Ask for Surrender Schedule
If you want to figure out how charges change over time you can view the surrender schedule provided by your company. The surrender schedule will be a part of your actual policy contract. You can separately obtain your surrender schedule by contacting your life insurance company or agent. If you do not have your physical policy contract anymore, you should obtain another copy from the company.
A typical surrender schedule will be a simple table showing the year and corresponding surrender fee, expressed as a percentage of cash value. It may look something like this:
|Policy Year||Surrender Fee|
If you partially surrender a policy the surrender fee will still be applied to whatever money you withdraw.
How to Calculate Surrender Value
The equation used to calculate surrender value is very simple. It can be stated as:
- Current cash value minus surrender fees equals surrender value. So if cash value equals $100 and surrender fees are $10, surrender value is $100-$10 = $90.

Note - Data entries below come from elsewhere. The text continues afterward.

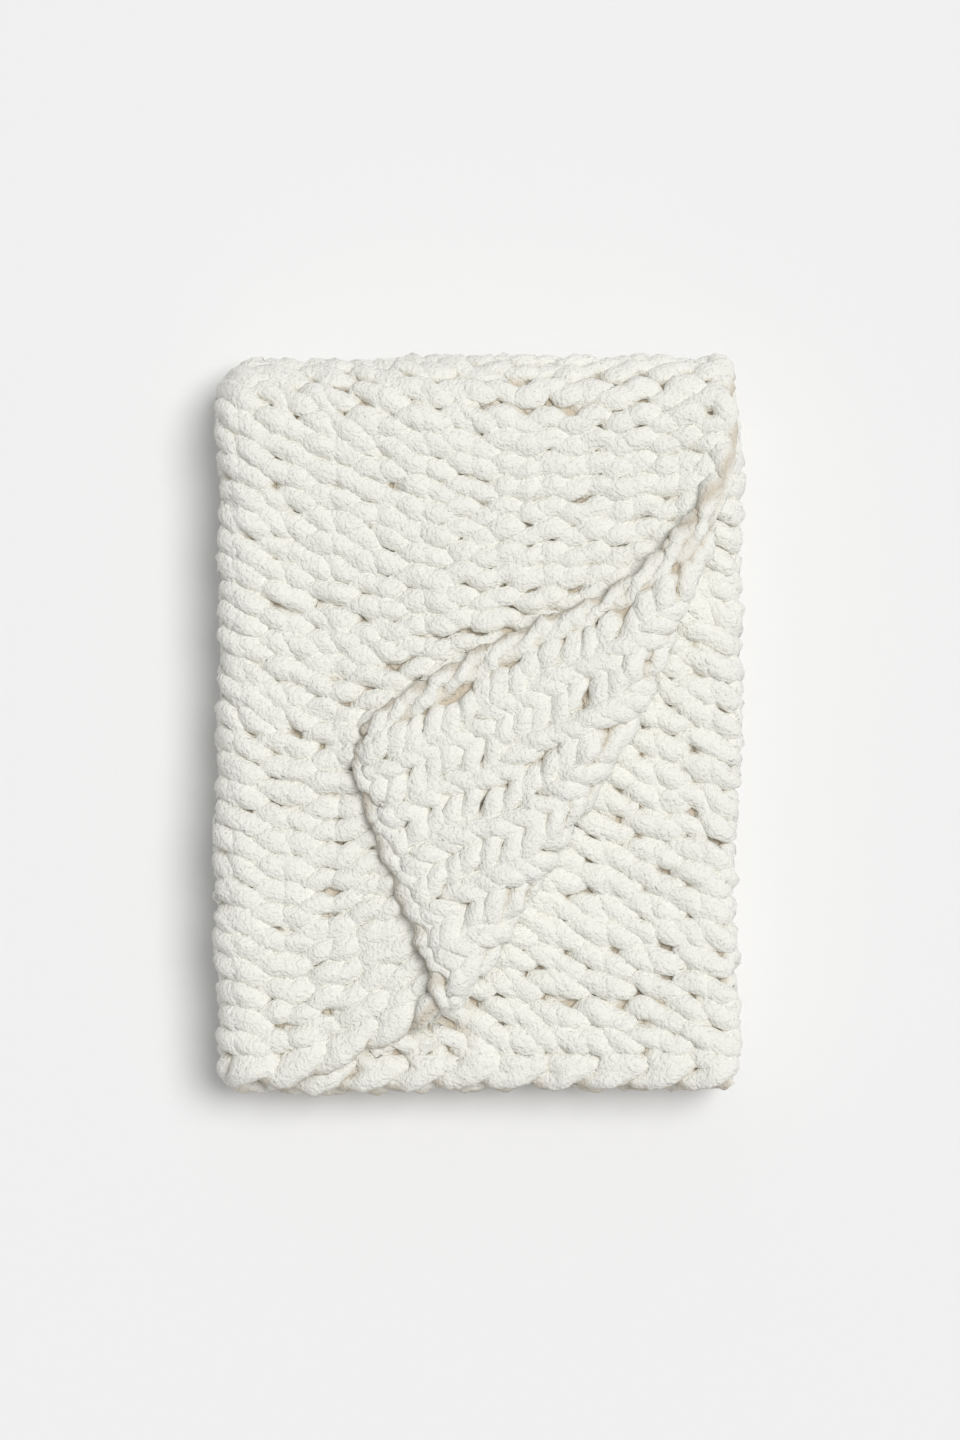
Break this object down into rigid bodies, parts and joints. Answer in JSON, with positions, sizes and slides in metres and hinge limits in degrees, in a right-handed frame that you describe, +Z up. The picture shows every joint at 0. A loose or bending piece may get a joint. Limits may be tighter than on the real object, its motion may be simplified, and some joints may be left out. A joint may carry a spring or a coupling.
{
  "type": "chunky knit blanket",
  "caption": "Chunky knit blanket of soft off-white chenille yarn, folded in thirds and in half, with one corner turned back.",
  "frame": {"origin": "centre of the folded blanket's footprint, on the surface it rests on", "axes": "+Z up through the stack of layers, +Y along the packet towards the half fold, +X towards the side where the corner is turned back"},
  "size_m": [0.4684, 0.6468, 0.1393],
  "materials": {
    "chenille_yarn": "soft matte off-white chenille pile, hand-knitted in thick loops"
  },
  "bodies": {
    "root": {"knit_blanket": "chenille_yarn"}
  },
  "joints": []
}
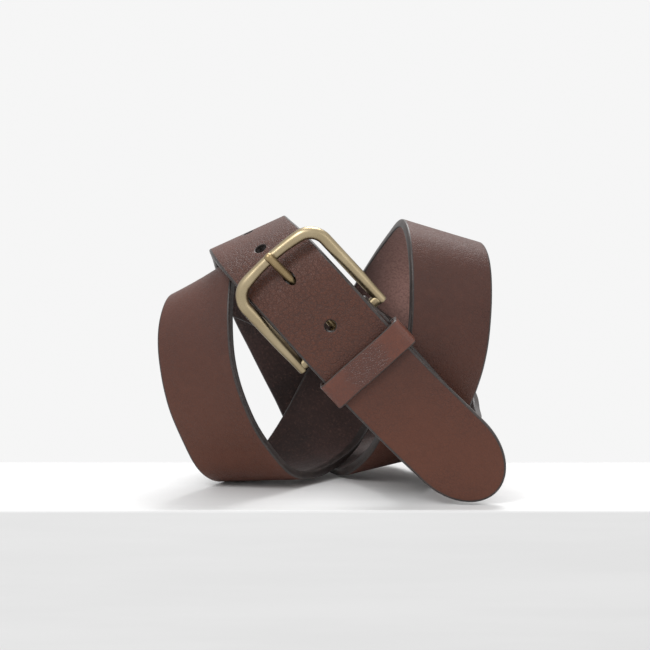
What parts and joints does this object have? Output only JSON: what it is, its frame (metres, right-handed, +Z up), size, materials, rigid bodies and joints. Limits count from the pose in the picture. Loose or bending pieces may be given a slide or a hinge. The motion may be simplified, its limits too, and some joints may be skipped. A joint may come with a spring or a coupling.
{
  "type": "leather belt",
  "caption": "Coiled single-ply leather belt, buckled through an antique brass frame with a prong, its tail held in a sliding leather keeper.",
  "frame": {"origin": "on the floor under the middle of the object's box", "axes": "+Z up, the buckle faces -Y, +X to the buckle's right as seen"},
  "size_m": [0.155, 0.1076, 0.1234],
  "materials": {
    "strap_leather": "matte pebbled brown grain with dark worn edges",
    "keeper_leather": "smooth reddish brown with a light gloss",
    "buckle_brass": "antique, brushed, darker in the recesses",
    "rivet_brass": "antique satin",
    "staple_steel": "satin wire"
  },
  "bodies": {
    "belt": {"strap": "strap_leather", "rivet_posts": "rivet_brass", "rivet_caps": "rivet_brass"},
    "frame": {"buckle_frame": "buckle_brass"},
    "prong_body": {"prong": "buckle_brass"},
    "keeper_body": {"keeper": "keeper_leather", "keeper_staple": "staple_steel"}
  },
  "joints": [
    {"name": "frame_hinge", "type": "hinge", "parent": "belt", "child": "frame", "pos_m": [0.0044, -0.04108, 0.0758], "axis": [0.7431, 0, 0.6691], "range_deg": [0, 1]},
    {"name": "prong_hinge", "type": "hinge", "parent": "frame", "child": "prong_body", "pos_m": [0.0044, -0.04108, 0.0758], "axis": [0.7431, 0, 0.6691], "range_deg": [0, 0.8]},
    {"name": "keeper_slide", "type": "slide", "parent": "belt", "child": "keeper_body", "axis": [0.6691, 0, -0.7431], "range_m": [-0.0025, 0.0025]}
  ]
}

- Or cash value times (1 minus percentage of fee) equals surrender value. Said another way CV x (1-fee %) = SV. Where CV=cash value and SV=surrender value. So if cash value is $100 and surrender fees are 8%, the equation is $100 x (1-.08) = $92
How To Build a Larger Surrender Value
Term life insurance has no surrender value, so you will need a permanent form of life insurance in order to build cash value. The best way to increase surrender value reliably is to make all payments on time as prescribed by the initial illustration. Avoid taking loans or partial surrenders (withdrawals of cash).
You may also build surrender value faster by overpaying premium payments into universal and variable policies. With a whole life insurance policy, this may require approval from the insurance company.
Whole life insurance policies allow owners to choose to reinvest dividend payments into the policy by purchasing more paid-up life insurance. This creates larger dividend payments in the future and the policy will grow in a compounding way. This is the best way to increase cash value in a whole life policy.
Universal and variable universal life insurance policies have flexible premium payment schedules. This means that it is possible to pay more than the illustrated premium, as long as you adhere to TAMRA 7 pay limits (MEC rules) and guideline premium limits. By paying more money into the policies, the cash will accumulate faster than the insurance charges reduce it. Funding these universal policies very well, especially initially, will ensure that surrender value stays high in later years. If the performance of the policies is greater than expected, the surrender value will also increase proportionally to the rate of return. By directing investments wisely within a variable policy, the owner may affect their rate of return significantly, and grow their surrender value. If you own a variable policy it is smart to meet with your financial advisor at least once per year for an investment review and to make sure that your policy funding is on track to meet your goals.
How To Access Surrender Value To Get Cash
Owners can access their cash value one of three ways. They can take a partial surrender, a policy loan, or a full surrender of the policy. Each has different consequences.
Most policies allow owners to take partial withdrawals from their policies. This will reduce the total surrender value proportionally to the withdrawal and partial withdrawals are subject to surrender charges at the same rate as a full surrender.
Partial withdrawals may also be subject to a standard charge from the insurance company. A partial surrender will reduce the face amount of the contract permanently (the amount paid to beneficiaries upon the insureds death) by the amount of money taken out. Often times as long as there is no loan outstanding on the policy, a withdrawal can be made up to the entire surrender value. This will not put the policy into a grace period as long as a payment is made that at least covers the cost of insurance by the next premium due date.
Loans are also allowed on permanent forms of life insurance, and the surrender value will be reduced by the amount of the loan. Loans are not subject to surrender charges. Loans do not necessarily need to be repaid, however, they will continue to accrue interest for as long as the loan is outstanding. Because the interest accrual over time may grow fairly large, always consider how likely you are to repay the loan when weighing the decision to withdraw from the cash value or to take a loan. In other words, if you never intend to repay the loan you are probably better off with a partial surrender.
The advantages of loans are that they are not taxable, they do not have any charges other than interest, and they do not reduce the face value of the contract permanently if they are paid back before the death of the insured.
The third way to access the surrender value is to actually surrender the contract in full. This means that the life insurance coverage will no longer exist, no more premiums will be due, and the amount of the cash surrender value will be sent to the owner of the contract. This allows the owner to obtain the full surrender value of the policy by giving up all life insurance coverage. A surrendered policy can not be reinstated.
Why Life Insurance Companies Charge Surrender Fees
Life insurance companies charge surrender fees as a way to generate additional revenue, and to incentivize people to hold onto their policies longer. Life insurance policies are actually quite expensive to underwrite, process, and issue. If the owner surrenders the policy right away the life insurance company may lose money. Surrender charges are a way for them to protect themselves a bit financially. Furthermore, if people hold onto their policies past the first few years they are much more likely to hold onto them for a lifetime. If life insurance companies can help push people to hold their policies longer they will make more money overall.